The first of the 18 Olympic medals in Spanish athletics was Jordi Llopart’s silver in the 20-kilometre event in Moscow. Then came Dani Plaza, Valentí Massana, María Vasco and Paquillo Fernández. María Pérez and Álvaro Marín have two more: seven in race walking, 11 for all the others.
The two medallists from Paris, four times world champions in Budapest, European champions too, show the world how difficult it is to win an Olympic medal, a competition that takes place every four years and that shapes their dreams and completes their list of achievements. And it allows the man from Extremadura to say that these are his last Games in Paris, that he is already 30 years old and that the young people who arrive (McGrath, 22) walk a lot. “I think that the bronze is the most I could get.
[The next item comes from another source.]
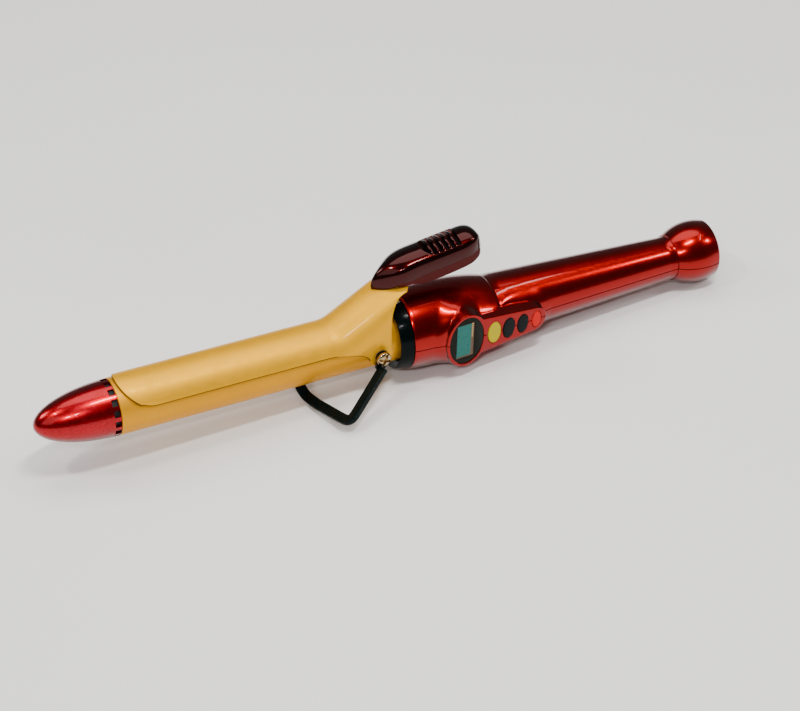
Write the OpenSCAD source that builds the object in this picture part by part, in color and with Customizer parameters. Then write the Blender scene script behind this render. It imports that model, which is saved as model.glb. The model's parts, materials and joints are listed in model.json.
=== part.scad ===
// Spring-clamp curling iron with a folding wire rest and a display panel in its handle.
//
// Every part is drawn along the barrel's axis: x runs from the nose of the tip to the
// cord end, the control panel faces -y and the thumb lever is on top. placed() then leans
// the iron on its rest and puts the origin under the middle of the whole iron.

/* [Barrel] */
// Outer diameter of the heated barrel
barrel_d = 25.4; // [25:0.1:25.6]
// Wall thickness of the barrel tube
barrel_wall = 0.8; // [0.6:0.1:1]
// Length of the cool tip
tip_len = 35.4; // [33:0.2:37]
// Number of vent slots around the base of the tip
vent_count = 16; // [12:1:16]
// Width of each vent slot
vent_w = 2.9; // [2:0.1:3]

/* [Clamp] */
// Thickness of the clamp's sheet
sheet = 0.7; // [0.6:0.05:0.8]
// Gap between the clamp and the barrel
clamp_gap = 0.25; // [0.2:0.05:0.3]
// Height of the clamp's long edges above the barrel's axis
clamp_edge_z = 4.9; // [3:0.1:6]
// Length of the thumb lever
lever_len = 54; // [52:0.5:55]
// Width of the thumb lever
lever_w = 16.4; // [15:0.2:17]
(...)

You have to be honest. I think that Ecuador today was, not one step, but two steps ahead, and I had to suffer until I couldn’t because I was afraid of finishing fourth, like in Tokyo,” says the walker who at 15 left Llerena for the CAR in Madrid and at 25 left Madrid for Cieza, peaches instead of the olive trees of his Extremadura, but hard land too. “The first thought that came to me in Tokyo was if that wasn’t the only train to get the medal, and it has gone and it is not coming back.”
He hugs and cries with emotion with Carrillo, who tells him that the bronze is worth it, that you don’t have to be selfish and want everything. And that he is already a happy man. 43 years ago, as a young coach, he asked himself, why couldn’t I have an athlete in the Olympic Games? In 1996 he achieved it with Fernando Vázquez, the first Olympian from Cieza. In 2024 he already has the medal and can tell Mussabini’s happy little hat to go to hell.